I got a call from my dealer this morning , he had it in , I had asked him if he could get any on Dec 30th knowing the release date was Jan 1


----------



## GREENCOUNTYPETE

for those of you who may not reload 300BLK it is supposed to give top velocities in a number of small case cartridges like 6.8spc and 22 hornet


----------



## Texaspredatorhu

Cfe223 is used for the 308 and 22-250 and cartridges of that sort so the pressures are reached with the cfe223 which is their so called ingredient to reduce the copper fouling. Cfe223 is a pretty good powder, I used it in my 22-250 and have excellent results.


----------



## Bearfootfarm

I don't think pressure has much to do with copper deposits.
I believe velocity matters more.

Lower pressures should increase barrel life though by not burning out the throat as rapidly.


----------



## Texaspredatorhu

It really isn't either one considering their max load for 22-250 of cfe 223 is 39.3 grains on a 52 grain amax pushing it at 3932 with a pressure of 63100. Cfe223 has the highest pressures consistently and cfe blk has around the lowest the cfe part is just an ingredient has nothing to do with velocity or pressure.
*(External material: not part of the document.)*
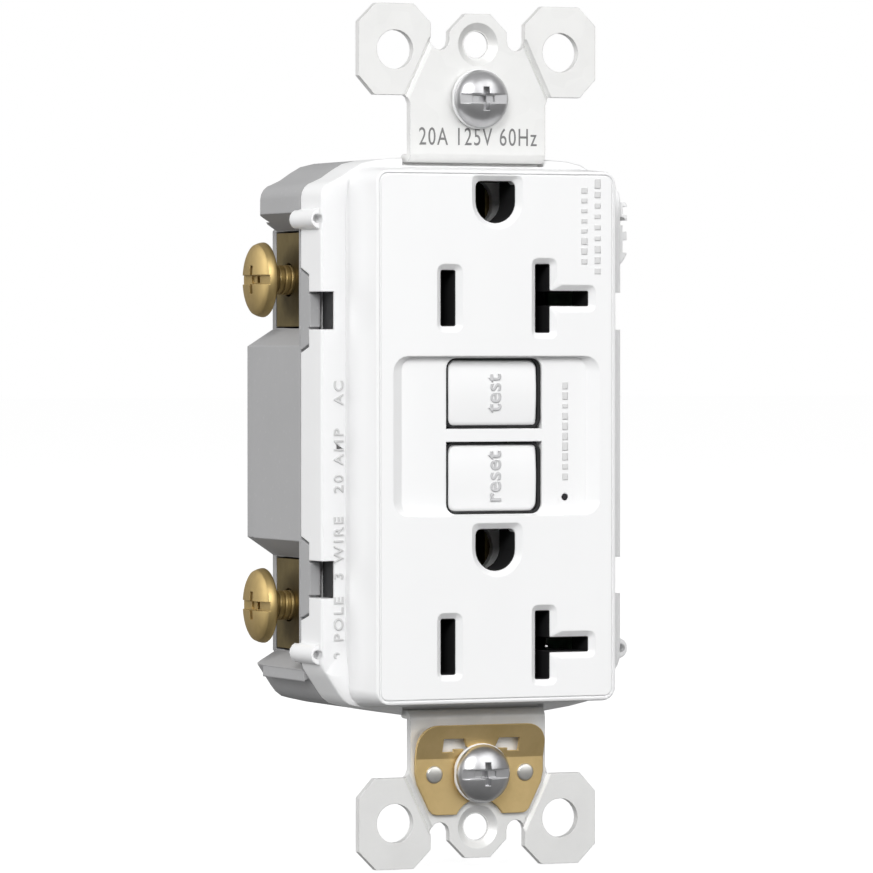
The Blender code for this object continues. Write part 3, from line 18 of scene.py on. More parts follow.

Go to the website.


----------



## GREENCOUNTYPETE

been loading some of the CFE-BLK with the 110gr vmax it is more about how much you can stuff under it and still get the bullet to seat.


function is fine with the first few I loaded now I have loaded up enough to get out and shoot for groups now i just need the time to get to the range with some daylight.


----------



## GREENCOUNTYPETE

I got a chance to get out to the range , 

I had some made up with 110gr Speer hot core soft points and some made up with 110gr v-max hornady

the Hornady looks a little better on paper both have a some vertical stringing 

either are easily capable of taking deer or wood chuck at 100 yards all day long


----------



## reloader762

I picked up a lb. last week at the LGS to try out. I plan on using it in my 7.62 x 39 loads with 123 to 150 gr. jacketed bullets that I used to load with AA1680 that nobody around here carries. Generally I like Reloader #7 but it always nice to have options.


----------



## GREENCOUNTYPETE

the data for BLK and 7.62x39 puts the velocities for the 125gr bullet 150-200 fps faster than the other choices from hodgdon


----------